Stored items
━━━━━━━━━━
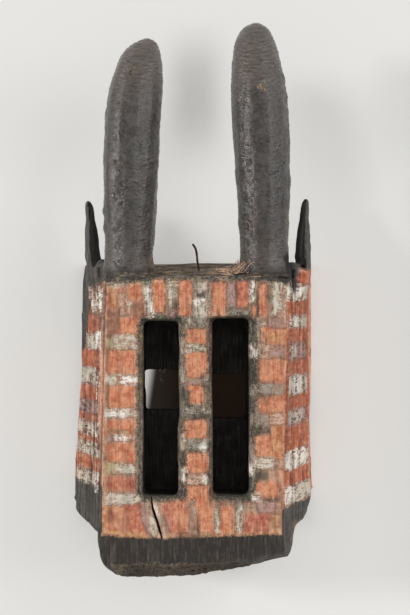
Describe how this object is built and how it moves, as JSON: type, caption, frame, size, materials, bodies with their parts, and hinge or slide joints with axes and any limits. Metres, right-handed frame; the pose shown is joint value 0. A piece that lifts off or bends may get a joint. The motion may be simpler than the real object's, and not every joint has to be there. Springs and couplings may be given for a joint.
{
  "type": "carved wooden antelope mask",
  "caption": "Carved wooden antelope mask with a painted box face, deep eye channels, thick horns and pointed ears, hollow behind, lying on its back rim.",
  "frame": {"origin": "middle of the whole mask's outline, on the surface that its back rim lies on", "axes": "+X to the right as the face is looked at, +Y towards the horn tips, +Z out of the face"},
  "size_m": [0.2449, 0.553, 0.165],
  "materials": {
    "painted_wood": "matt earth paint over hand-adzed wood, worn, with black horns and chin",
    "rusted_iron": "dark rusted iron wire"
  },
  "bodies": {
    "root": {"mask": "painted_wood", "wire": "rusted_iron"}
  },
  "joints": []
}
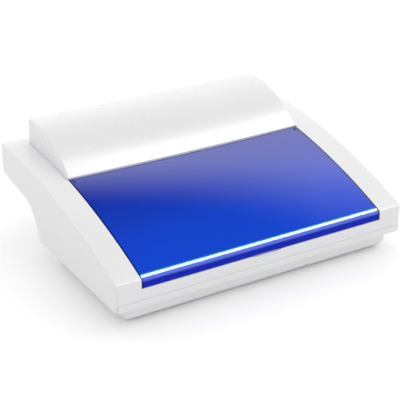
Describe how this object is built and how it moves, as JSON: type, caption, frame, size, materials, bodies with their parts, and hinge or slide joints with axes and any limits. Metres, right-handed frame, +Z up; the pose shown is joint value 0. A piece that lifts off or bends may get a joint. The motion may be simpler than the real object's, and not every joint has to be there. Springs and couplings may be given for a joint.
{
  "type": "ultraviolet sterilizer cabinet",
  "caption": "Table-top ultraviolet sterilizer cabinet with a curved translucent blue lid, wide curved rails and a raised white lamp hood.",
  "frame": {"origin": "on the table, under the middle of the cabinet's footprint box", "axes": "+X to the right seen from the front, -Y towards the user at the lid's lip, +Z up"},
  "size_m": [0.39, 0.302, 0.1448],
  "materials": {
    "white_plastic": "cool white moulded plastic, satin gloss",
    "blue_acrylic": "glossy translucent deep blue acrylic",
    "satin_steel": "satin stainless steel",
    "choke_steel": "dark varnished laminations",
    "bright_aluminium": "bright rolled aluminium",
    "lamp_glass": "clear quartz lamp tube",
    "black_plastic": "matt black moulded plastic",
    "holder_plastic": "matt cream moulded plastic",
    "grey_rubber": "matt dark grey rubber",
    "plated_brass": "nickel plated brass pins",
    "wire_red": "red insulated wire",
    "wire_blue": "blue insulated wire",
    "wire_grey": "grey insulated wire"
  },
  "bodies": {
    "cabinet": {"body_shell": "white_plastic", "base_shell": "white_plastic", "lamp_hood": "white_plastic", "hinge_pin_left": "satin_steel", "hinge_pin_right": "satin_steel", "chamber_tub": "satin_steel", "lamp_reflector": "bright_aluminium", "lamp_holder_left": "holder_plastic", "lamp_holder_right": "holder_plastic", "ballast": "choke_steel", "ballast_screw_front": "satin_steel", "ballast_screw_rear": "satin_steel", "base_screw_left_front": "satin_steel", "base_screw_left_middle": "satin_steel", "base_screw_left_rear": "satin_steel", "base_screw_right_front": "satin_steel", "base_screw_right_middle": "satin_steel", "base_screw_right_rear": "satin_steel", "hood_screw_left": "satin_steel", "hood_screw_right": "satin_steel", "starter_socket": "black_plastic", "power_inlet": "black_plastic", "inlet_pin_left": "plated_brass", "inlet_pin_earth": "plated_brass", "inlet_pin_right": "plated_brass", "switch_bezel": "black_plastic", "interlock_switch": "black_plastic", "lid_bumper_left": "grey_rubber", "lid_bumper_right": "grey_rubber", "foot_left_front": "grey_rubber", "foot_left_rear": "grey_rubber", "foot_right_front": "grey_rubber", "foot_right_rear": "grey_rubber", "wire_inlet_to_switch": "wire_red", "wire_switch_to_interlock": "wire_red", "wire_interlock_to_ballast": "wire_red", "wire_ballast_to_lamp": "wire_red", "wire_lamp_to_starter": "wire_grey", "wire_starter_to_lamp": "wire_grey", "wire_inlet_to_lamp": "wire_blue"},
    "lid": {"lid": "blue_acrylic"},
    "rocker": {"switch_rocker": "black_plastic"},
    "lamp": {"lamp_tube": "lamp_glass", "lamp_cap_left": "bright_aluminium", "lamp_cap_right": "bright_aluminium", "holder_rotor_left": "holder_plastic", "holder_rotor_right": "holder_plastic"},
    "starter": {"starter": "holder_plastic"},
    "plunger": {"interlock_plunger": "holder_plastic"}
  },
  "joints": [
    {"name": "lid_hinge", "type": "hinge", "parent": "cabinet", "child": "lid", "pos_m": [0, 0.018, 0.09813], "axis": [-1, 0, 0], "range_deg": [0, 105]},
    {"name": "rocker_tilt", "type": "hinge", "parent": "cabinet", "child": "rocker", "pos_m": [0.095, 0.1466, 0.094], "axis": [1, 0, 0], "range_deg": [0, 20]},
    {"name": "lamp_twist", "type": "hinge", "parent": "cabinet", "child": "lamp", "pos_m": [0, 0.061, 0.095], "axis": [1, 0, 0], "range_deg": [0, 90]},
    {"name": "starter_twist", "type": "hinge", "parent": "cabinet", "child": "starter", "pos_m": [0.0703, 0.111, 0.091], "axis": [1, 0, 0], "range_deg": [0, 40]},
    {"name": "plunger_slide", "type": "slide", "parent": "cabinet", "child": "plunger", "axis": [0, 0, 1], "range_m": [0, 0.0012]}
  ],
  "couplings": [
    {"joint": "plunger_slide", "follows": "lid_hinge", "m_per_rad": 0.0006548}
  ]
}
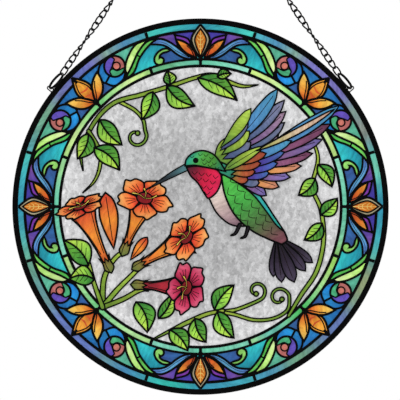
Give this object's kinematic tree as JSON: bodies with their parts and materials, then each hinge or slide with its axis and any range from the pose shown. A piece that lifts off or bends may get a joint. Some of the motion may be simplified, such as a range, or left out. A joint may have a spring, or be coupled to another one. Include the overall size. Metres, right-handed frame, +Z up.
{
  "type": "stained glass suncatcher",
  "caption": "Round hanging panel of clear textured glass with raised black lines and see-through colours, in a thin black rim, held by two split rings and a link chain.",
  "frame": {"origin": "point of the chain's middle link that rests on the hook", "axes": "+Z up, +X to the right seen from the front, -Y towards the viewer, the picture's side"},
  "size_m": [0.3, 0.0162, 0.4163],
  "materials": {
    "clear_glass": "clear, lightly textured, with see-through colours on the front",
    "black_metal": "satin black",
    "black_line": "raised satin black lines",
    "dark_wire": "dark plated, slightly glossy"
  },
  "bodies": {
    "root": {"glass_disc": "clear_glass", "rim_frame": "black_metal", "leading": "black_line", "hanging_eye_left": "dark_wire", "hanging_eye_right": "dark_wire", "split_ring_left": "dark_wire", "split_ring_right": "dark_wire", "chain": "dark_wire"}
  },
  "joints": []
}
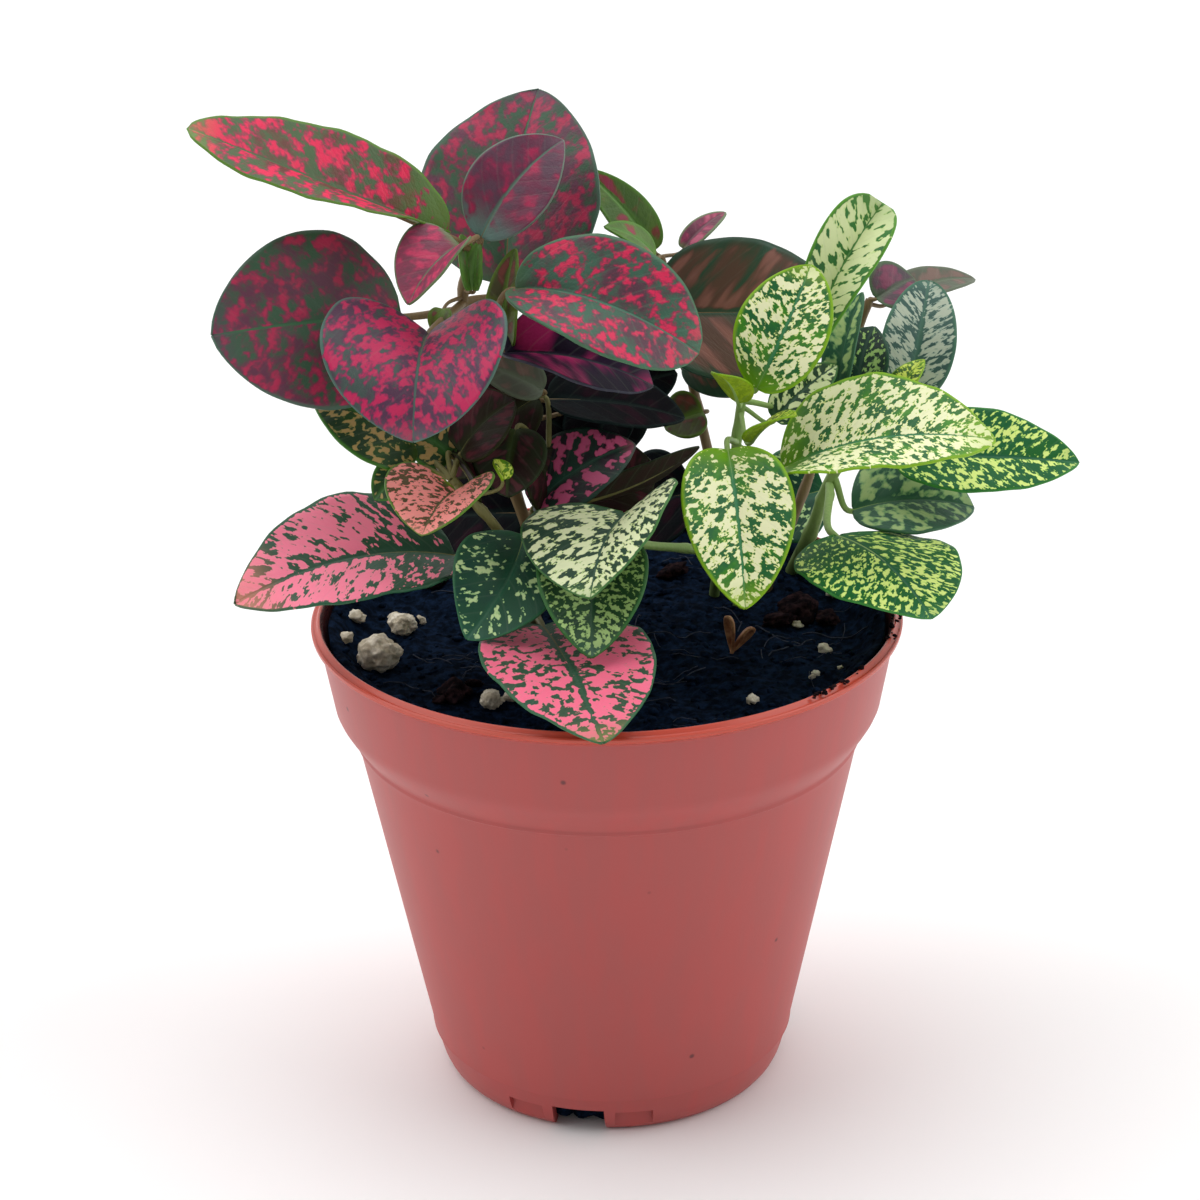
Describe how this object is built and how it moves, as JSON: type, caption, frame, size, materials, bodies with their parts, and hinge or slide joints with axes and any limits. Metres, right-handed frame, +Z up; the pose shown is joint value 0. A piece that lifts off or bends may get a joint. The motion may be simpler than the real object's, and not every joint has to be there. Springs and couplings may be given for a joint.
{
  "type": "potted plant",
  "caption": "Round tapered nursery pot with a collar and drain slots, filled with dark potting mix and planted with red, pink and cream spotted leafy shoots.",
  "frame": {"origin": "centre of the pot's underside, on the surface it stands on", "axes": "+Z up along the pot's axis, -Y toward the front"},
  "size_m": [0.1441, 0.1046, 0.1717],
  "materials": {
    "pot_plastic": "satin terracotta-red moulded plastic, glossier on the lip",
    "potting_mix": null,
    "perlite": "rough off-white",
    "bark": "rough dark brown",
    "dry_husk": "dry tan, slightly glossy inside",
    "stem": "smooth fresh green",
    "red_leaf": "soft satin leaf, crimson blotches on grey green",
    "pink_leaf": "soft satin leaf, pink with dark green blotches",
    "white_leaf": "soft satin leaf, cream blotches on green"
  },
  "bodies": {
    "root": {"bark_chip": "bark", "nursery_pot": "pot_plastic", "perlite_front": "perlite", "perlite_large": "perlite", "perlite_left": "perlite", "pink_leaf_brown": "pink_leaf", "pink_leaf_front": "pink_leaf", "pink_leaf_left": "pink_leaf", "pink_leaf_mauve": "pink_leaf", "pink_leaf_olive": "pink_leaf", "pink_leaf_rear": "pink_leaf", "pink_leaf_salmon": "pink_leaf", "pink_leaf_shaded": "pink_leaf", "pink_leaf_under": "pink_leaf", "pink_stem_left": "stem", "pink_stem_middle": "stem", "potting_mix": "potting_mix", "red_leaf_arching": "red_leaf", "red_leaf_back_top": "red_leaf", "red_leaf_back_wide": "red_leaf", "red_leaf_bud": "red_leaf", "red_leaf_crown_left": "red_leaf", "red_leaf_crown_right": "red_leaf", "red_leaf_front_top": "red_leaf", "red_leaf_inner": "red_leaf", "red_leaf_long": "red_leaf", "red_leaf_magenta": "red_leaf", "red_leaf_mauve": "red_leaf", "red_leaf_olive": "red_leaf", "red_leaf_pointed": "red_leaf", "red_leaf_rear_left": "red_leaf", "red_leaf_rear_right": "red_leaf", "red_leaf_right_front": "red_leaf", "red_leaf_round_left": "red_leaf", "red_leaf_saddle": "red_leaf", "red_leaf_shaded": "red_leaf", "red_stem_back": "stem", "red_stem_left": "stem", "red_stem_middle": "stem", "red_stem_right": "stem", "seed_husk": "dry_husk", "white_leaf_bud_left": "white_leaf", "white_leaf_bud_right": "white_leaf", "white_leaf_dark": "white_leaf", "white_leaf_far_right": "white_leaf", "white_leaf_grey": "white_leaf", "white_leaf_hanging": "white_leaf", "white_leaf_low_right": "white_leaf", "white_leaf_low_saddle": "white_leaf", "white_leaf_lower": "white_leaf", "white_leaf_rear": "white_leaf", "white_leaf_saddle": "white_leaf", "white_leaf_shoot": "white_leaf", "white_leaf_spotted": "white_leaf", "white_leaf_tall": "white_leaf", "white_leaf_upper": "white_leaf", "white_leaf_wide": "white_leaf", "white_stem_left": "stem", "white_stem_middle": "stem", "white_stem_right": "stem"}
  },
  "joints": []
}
━━━━━━━━━━
• [EXERCISE TASK]
Identify each line in the records above that contains the word "caption", and copy it out in full.

• [RESULT]
Describe how this object is built and how it moves, as JSON: type, caption, frame, size, materials, bodies with their parts, and hinge or slide joints with axes and any limits. Metres, right-handed frame; the pose shown is joint value 0. A piece that lifts off or bends may get a joint. The motion may be simpler than the real object's, and not every joint has to be there. Springs and couplings may be given for a joint.
  "caption": "Carved wooden antelope mask with a painted box face, deep eye channels, thick horns and pointed ears, hollow behind, lying on its back rim.",
Describe how this object is built and how it moves, as JSON: type, caption, frame, size, materials, bodies with their parts, and hinge or slide joints with axes and any limits. Metres, right-handed frame, +Z up; the pose shown is joint value 0. A piece that lifts off or bends may get a joint. The motion may be simpler than the real object's, and not every joint has to be there. Springs and couplings may be given for a joint.
  "caption": "Table-top ultraviolet sterilizer cabinet with a curved translucent blue lid, wide curved rails and a raised white lamp hood.",
  "caption": "Round hanging panel of clear textured glass with raised black lines and see-through colours, in a thin black rim, held by two split rings and a link chain.",
Describe how this object is built and how it moves, as JSON: type, caption, frame, size, materials, bodies with their parts, and hinge or slide joints with axes and any limits. Metres, right-handed frame, +Z up; the pose shown is joint value 0. A piece that lifts off or bends may get a joint. The motion may be simpler than the real object's, and not every joint has to be there. Springs and couplings may be given for a joint.
  "caption": "Round tapered nursery pot with a collar and drain slots, filled with dark potting mix and planted with red, pink and cream spotted leafy shoots.",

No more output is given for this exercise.